The number of foreign tourists reached 11.4 million, a 12.7 percent rise over the previous year when the number of arrivals hit a record 10.1 million, national statistics institute INE said in a statement.
The number of local travelers rose by 4.8 percent to 7.6 million as the Portuguese economy expanded by 1.4 percent in 2016.
Hotel revenues rose by more than 15.1 percent to 2.9 billion euros ($3.1 billion), outpacing the growth in tourist arrivals as hotels were able to increase prices thanks to strong demand.
Britons again topped the list of foreign visitors to the country, followed by Germans, Spaniards and French.
The INE figures do not include the number of foreign visitors who stayed in private homes rented through home-sharing sites like Airbnb which has soared in popularity in Portugal in recent years.

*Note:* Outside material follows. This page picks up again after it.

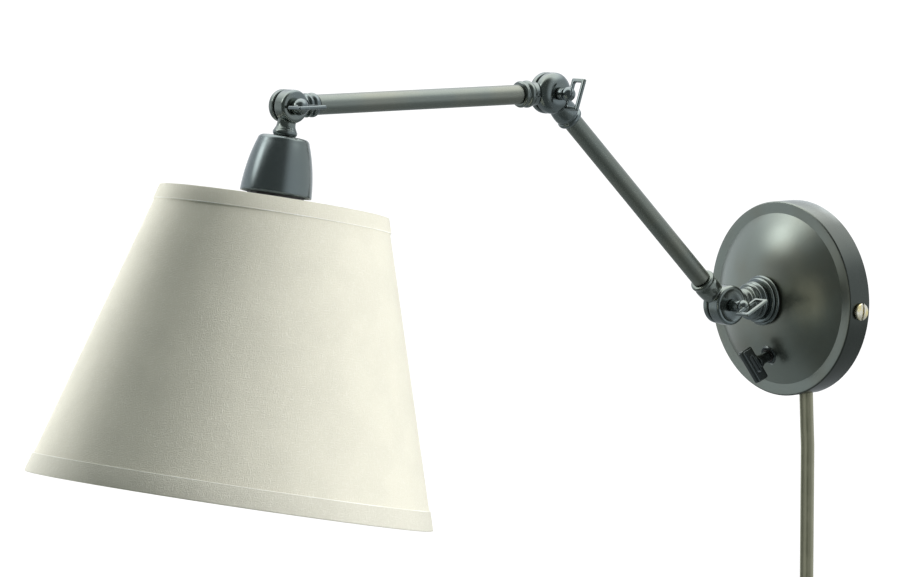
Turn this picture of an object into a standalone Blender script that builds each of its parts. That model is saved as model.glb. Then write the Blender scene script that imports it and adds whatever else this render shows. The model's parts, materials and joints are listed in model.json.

Airbnb says it housed 912,000 visitors in Portugal in 2015.
The rise in tourist arrivals has helped the Atlantic coastal country overcome its economic and debt crisis and helped slash the country's jobless rate.
Portugal's unemployment rate fell to 11.1 percent last year after hitting a record high of 17.5 percent in the first quarter of 2013 as the country grappled with recession under the weight of austerity imposed by a 78-billion-euro EU/IMF bailout deal that ended in 2014.